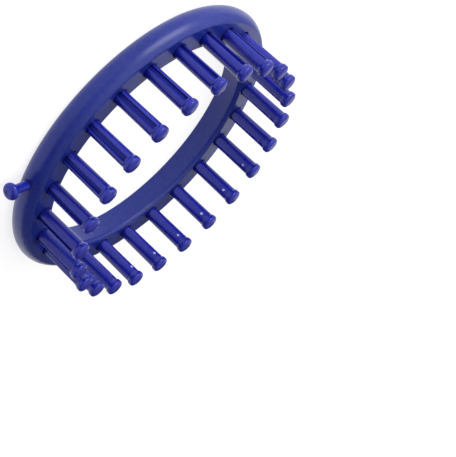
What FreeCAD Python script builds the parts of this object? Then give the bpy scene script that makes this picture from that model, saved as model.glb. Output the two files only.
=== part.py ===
"""Round knitting loom: one moulded ring, twenty-four grooved pegs and one anchor peg.

Frame: millimetres, +Z up. The origin is on the ring's axis in the plane the loom stands on.
The pegs stand up from the ring's upper face, and the anchor peg points out along -Y.
"""
import FreeCAD
import Part
import math
import os

V = FreeCAD.Vector

# ---------------------------------------------------------------- driving dimensions
PEG_COUNT = 24
PEG_CIRCLE_R = 60.7        # axis of every peg to the ring's axis (pitch about 15.9)
RING_H = 11.0              # ring height: underside to peg face
BORE_R = 54.8              # knitting opening
BORE_TOP_ROUND = 2.1       # full round where the opening meets the peg face
WALL_MAX_R = 70.0          # crown of the bulged outer wall
WALL_EDGE_R = 68.25        # outer wall where its shoulders begin
WALL_EDGE_Z = 1.1          # height of the lower shoulder's start, and of the upper one below the face
FACE_OUT_R = 66.3          # outer limit of the flat peg face
FOOT_OUT_R = 67.0          # outer limit of the flat underside

SOCKET_R = 3.27            # peg socket
SOCKET_FLOOR_Z = 3.0       # ledge that the peg's end sits on
SOCKET_DRAIN_R = 1.9       # smaller hole below the ledge
SOCKET_CHAMFER = 0.40      # lead-in at the socket's mouth
KEY_W = 1.70               # rib in the socket that enters the peg's groove
KEY_TOP_Z = 9.3            # the rib stops short of the face
KEY_PROUD = 1.20           # how far the rib stands in from the socket's wall

POCKET_IN_R = 56.9         # cored-out pockets in the underside, one between each two sockets
POCKET_OUT_R = 65.2
POCKET_TOP_Z = 8.4
POCKET_DRAFT = 0.25        # pocket walls lean in by this much towards their roof
BOSS_R = 4.75              # material left round each socket

TENON_R = 3.20             # peg inside its socket
TENON_CHAMFER = 0.45
SHAFT_TOP_R = 3.37         # shaft just below the flare
FLARE_H = 2.1              # hollow flare from shaft to head
PEG_TOP = 24.4             # peg top above the peg face
HEAD_R = 3.90
HEAD_TOP_ROUND = 1.00
HEAD_DOME = 0.30           # rise of the domed end
HEAD_FULL_Z = 22.1         # height above the face where the head reaches its full radius

GROOVE_W = 2.20            # lengthwise groove on each peg's outward side
GROOVE_DEPTH = 1.90
GROOVE_ROOT_R = 0.45       # rounded corners of the groove's floor
GROOVE_TOP = 20.4          # squared end of the groove above the face
NUB_UP = 18.2              # low round nub on the peg's inward side, above the face
NUB_R = 0.80
NUB_PROUD = 0.30

ANCHOR_Z = 5.2             # anchor peg's axis above the underside
ANCHOR_SEAT_R = 65.7       # inner end of its tenon
ANCHOR_HOLE_R = 2.15
ANCHOR_TENON_R = 2.10
ANCHOR_NECK_R = 1.90       # shaft just behind the head
ANCHOR_HEAD_R = 3.60
ANCHOR_HEAD_IN = 77.8      # the head's full radius starts here
ANCHOR_HEAD_OUT = 79.3     # and ends here
ANCHOR_TIP = 80.6


def arc(a, m, b):
    return Part.Arc(V(*a), V(*m), V(*b)).toShape()


def line(a, b):
    return Part.makeLine(V(*a), V(*b))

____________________

The lines from the top of the data above down to the line containing "one anchor peg." are to be copied exactly; no other line should appear.

Output of the task:
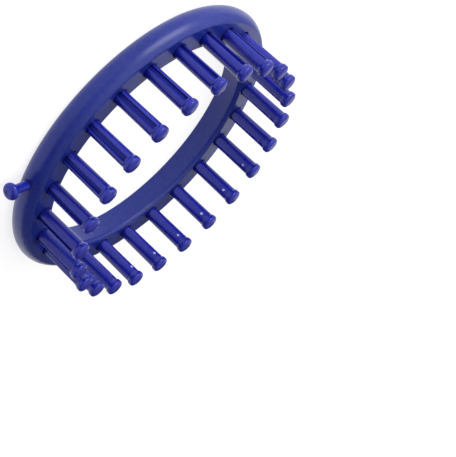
What FreeCAD Python script builds the parts of this object? Then give the bpy scene script that makes this picture from that model, saved as model.glb. Output the two files only.
=== part.py ===
"""Round knitting loom: one moulded ring, twenty-four grooved pegs and one anchor peg.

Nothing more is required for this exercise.